In response to intense pressure from the Plata v. Brown and Coleman v. Brown federal lawsuits demanding improved medical and mental health care for California Department of Corrections and Rehabilitation (CDCR) prisoners, a new 50-bed mental health facility is scheduled to open in July 2013 at the California Men's Colony (CMC) state prison in San Luis Obispo.

The $23 million facility will be available to house CDCR prisoners experiencing mental health crises, such as those who are suicidal or who have repeatedly stated they intend to harm themselves. It will also house prisoners whose mental health has deteriorated to the point they present a danger to others.

Known as the Correctional Treatment Center, the licensed mental health facility is intended to comply with a federal court order requiring the CDCR to provide mental health care consistent with the Eighth Amendment.

Governor Jerry Brown had hoped the new facility would bring an end to what he called "intrusive" federal control over the CDCR's mental health services. Both Governor Brown and CDCR Secretary Jeffrey Beard have issued recent statements claiming that concerns related to mental health care in the state's prison system were no longer an issue. However, the federal court over the Coleman case disagreed in a strongly-worded order on April 5, 2013 (see related article in this issue of PLN).

Of the approximately 5,000 prisoners housed at the CMC, around 25 percent receive mental health services.

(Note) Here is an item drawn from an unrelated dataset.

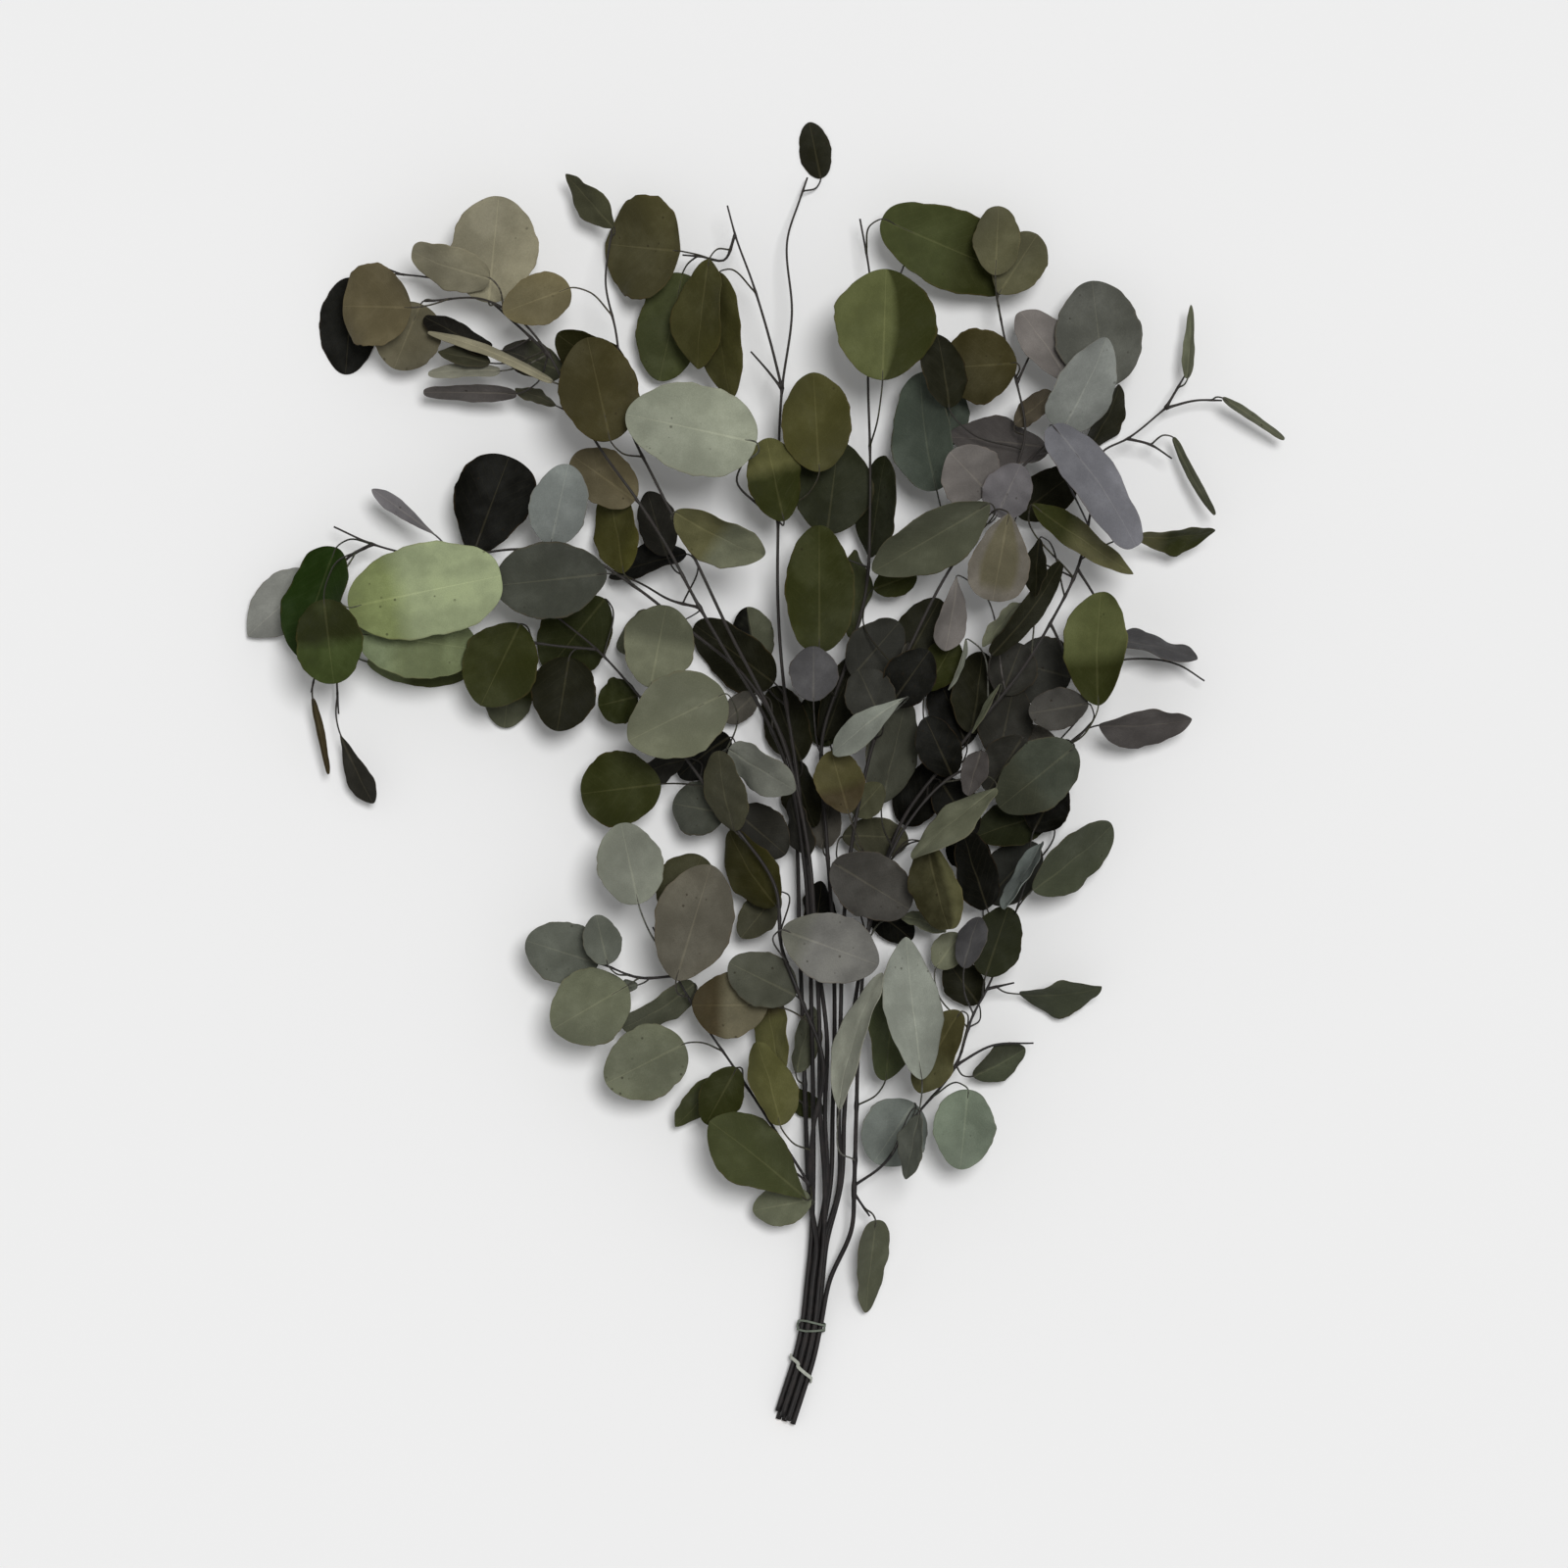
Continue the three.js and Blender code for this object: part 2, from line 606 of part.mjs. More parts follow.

Once the Correctional Treatment Center opens, prisoners will receive the mental health treatment they need in a more focused environment, with added one-on-one time with psychologists and psychiatrists.

CDCR officials claim the facility will ultimately reduce recidivism among mentally ill prisoners by helping them learn how to handle their mental health issues. A major task is to teach such prisoners about their treatment requirements and keep them on their medications, said CMC public information officer Lt. Robert Furster.

"You may have an inmate come in and get the mental health treatment he needs, then he goes back into society where he understands his mental health illness, he gets medication, and he doesn't reoffend," he stated. "Ultimately, that's less cost on law enforcement, less cost on the courts, and less cost on correction, and a safer public."

The CDCR also plans to open a 1,722-bed prison hospital in Stockton by July 2013, at a cost of $700-750 million. [See: PLN, March 2013, p.56].